There are a whole host of quality of life enhancements too, including:

  • Quicker Weight loading
  • Better UI
  • Small Increase in Speed
  • Better Folder Structure
  • Audio Notification (Beep) when image generation finishes
  • Utilizing the KerasCV Model Structure, an improved version from Divum Gupta's

v0.314 The Pi Update

16 Mar 17:38
5792921
Compare
Choose a tag to compare

Metal Diffusion

This is a major update to my initial fork release. I finished it on 3/14/2023, so I've dubbed this version the Pi Update.

What's new?!

  • GPU Selection
  • Text Embedding Support
  • Keras ".5" Weight Support
  • User Interface Facelift
  • More TensorFlow Adoption

GPU Selection

Under Advanced Settings, you can select the render device: any of your available Metal GPU's or your CPU!

Text Embedding Support

Text Embeddings/Inversion for inference (the creation of an image) is fully supported now.

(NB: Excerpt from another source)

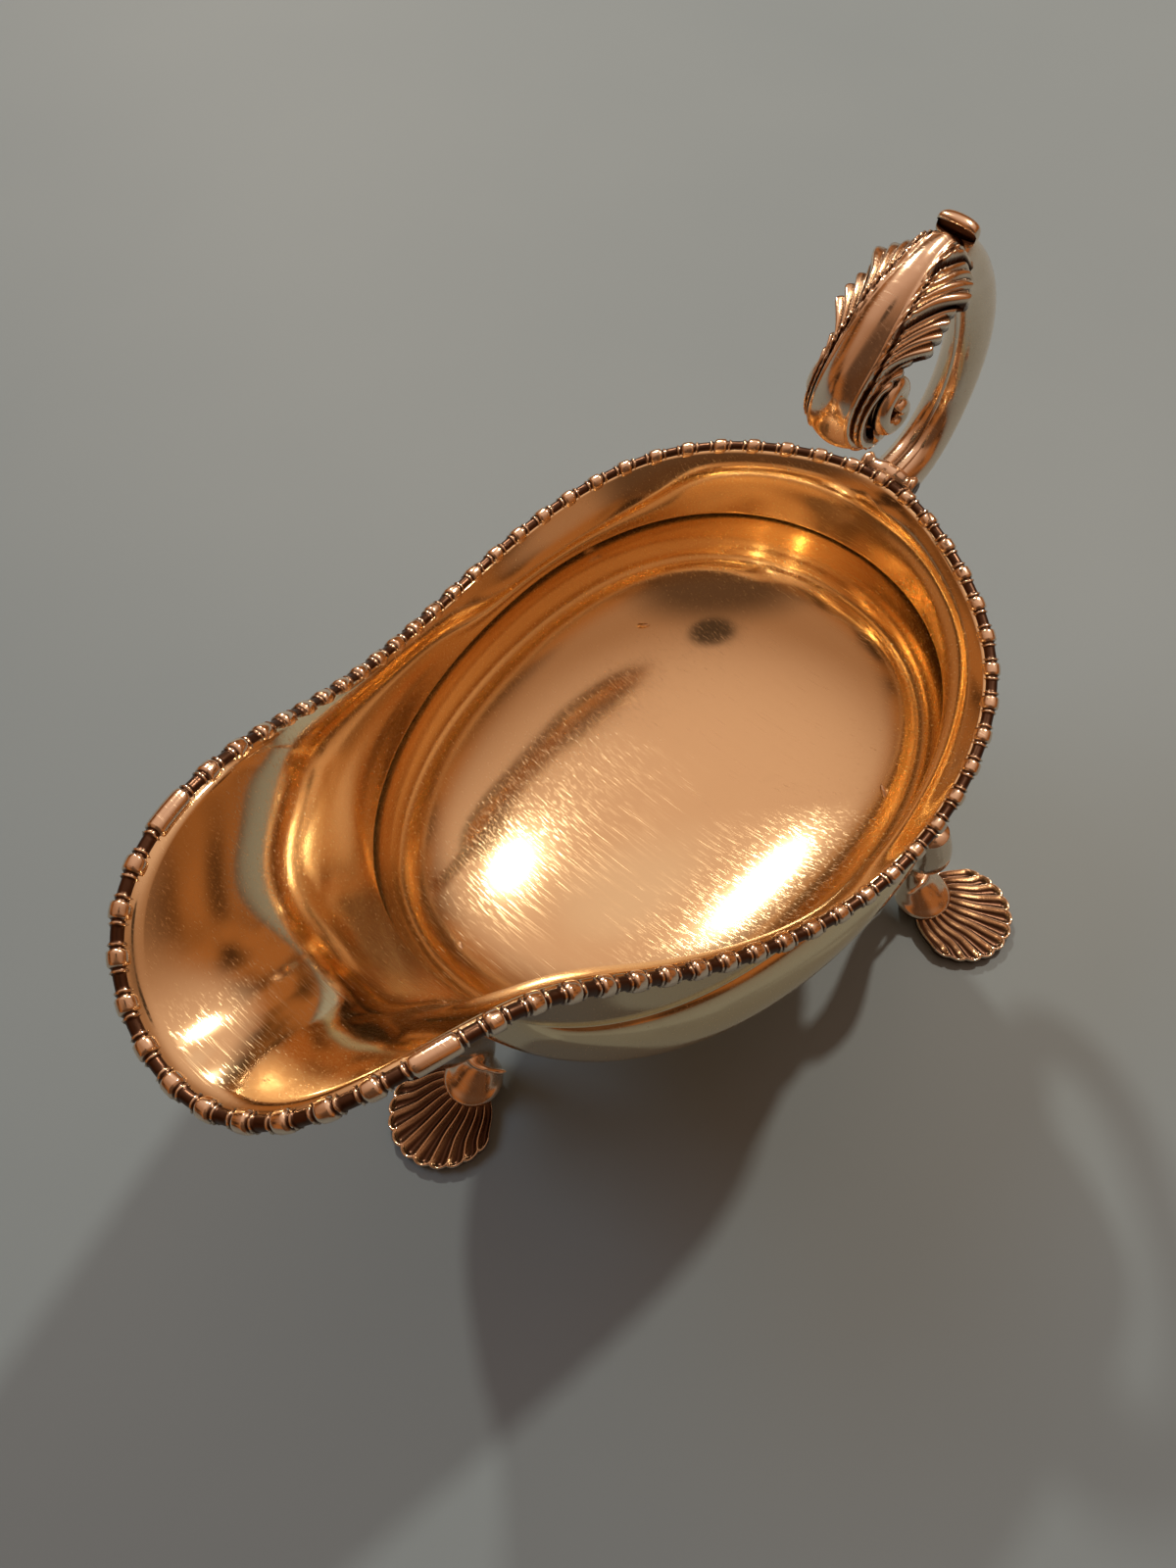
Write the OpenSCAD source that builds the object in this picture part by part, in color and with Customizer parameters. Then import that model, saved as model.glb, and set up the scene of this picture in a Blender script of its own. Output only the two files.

The program can not create new text embeddings, but it certainly can use them.

Save your favorite text embeddings into models/embeddings and the program will have them available under: Settings>Text Embeddings

Keras ".h5" Weight Support

Though still uncommon, pretrained Stable Diffusion models in the Keras ".h5" format are fully supported. Save them in the models/ folder as a folder. More details on how to do it here: Keras ".h5" Info

User Interface Facelift

With some advice from current users, the user interface has been changed to make more sense. Model selection is now one of the first options as well as input images and text embeddings. More advanced options, specifically experimental choices, are in the Advanced Settings.

TensorFlow Adoption

I'm getting the program closer and closer to being pure TensorFlow. There are still a new numpy sections, but the goal is to get the program to run in graph mode, which in theory, is faster than eager mode.